Date
Saturday 23 September 2023
16:00 to 17:00
Location
South Asia

Welcoming library members to our monthly book club to meet and talk virtually with our renowned Author Romesh Gunesekera. We will discuss his books in our Physical libraries and in our Digital Library, share stories, and connect with people across cultures and different backgrounds. The book club is free and open to all members of 18 years and above.

Romesh Gunesekera is a Sri Lankan-born British author, internationally acclaimed for fiction that explores key themes of our times – political, ecological, economic - through novels and stories of wide appeal. His first book, Monkfish Moon, a collection of short stories reflecting the ethnic and political tensions that have threatened Sri Lanka since independence in 1948, was published in 1992, and was shortlisted for several prizes and became a New York Times Notable Book of the Year. His novel Reef was shortlisted for the Booker Prize in 1994, a rare distinction for a first novel at the time.

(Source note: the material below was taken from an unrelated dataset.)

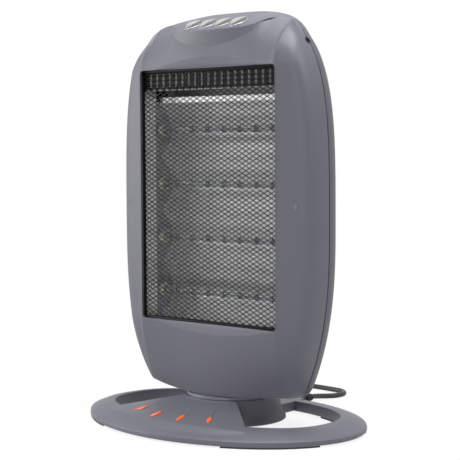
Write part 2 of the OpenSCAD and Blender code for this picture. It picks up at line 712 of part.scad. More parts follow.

Romesh travels widely for festivals and to inspire new writers has run writing workshops around the world, which have featured in the top ten lists of the UK Sunday Times and the Telegraph. He has been a judge for a number of prestigious literary prizes and awards, such as the Caine Prize for African Writing, the Granta 2013 list of the Best of Young British Novelists, the Sunday Times/Audible short story prize. He was chair of the Commonwealth Short Story Prize in 2015, and Sri Lanka’s Gratiaen Prize 2023. In 2024 he will be judging the International Booker Prize. He is an elected Fellow of the Royal Society of Literature and has received a National Honour in Sri Lanka in 2005. Romesh Gunesekera grew up in Sri Lanka, and the Philippines, and moved to England in 1971. He currently lives in London.

We have picked four of his stories to talk about:  

1. Reef – the story of Triton’s formative years, when he was a servant boy in a Colombo house where his employer Mister Salgado falls in love with Miss Nili. It is a transformative moment for all three of them. The story is mostly set in the early seventies at the brink of a watershed moment in Sri Lankan history. It also maps the environmental degradation of the coastline (Mister Salgado is a marine biologist) that has subsequently proved to have devastating consequences.

2. Suncatcher — a story of an endangered boyhood friendship between the magnetic but flawed Jay, who has an extraordinary affinity to the natural world, and Kairo who becomes his confused disciple in the turbulent sixties in Ceylon when family tensions test their loyalties.

3. Monkfish Moon — a collection of stories that trace the lives of Sri Lankan characters at home and abroad living through difficult times. Stories that chronicle a time and place that had not been focused on before.

4. The Prisoner of Paradise— a historical novel set in Mauritius in 1820s. It explores the little-known history of political prisoners and criminals sent from Ceylon to Mauritius by the British authorities, and people enslaved from India, before the migrations of indentured labour, to work on the sugar plantations. It is the story of the bond that develops between young Lucy Gladwell from England, living with her guardians, and Don Lambodar, a translator from Ceylon, as they navigate a society deeply hostile to their union.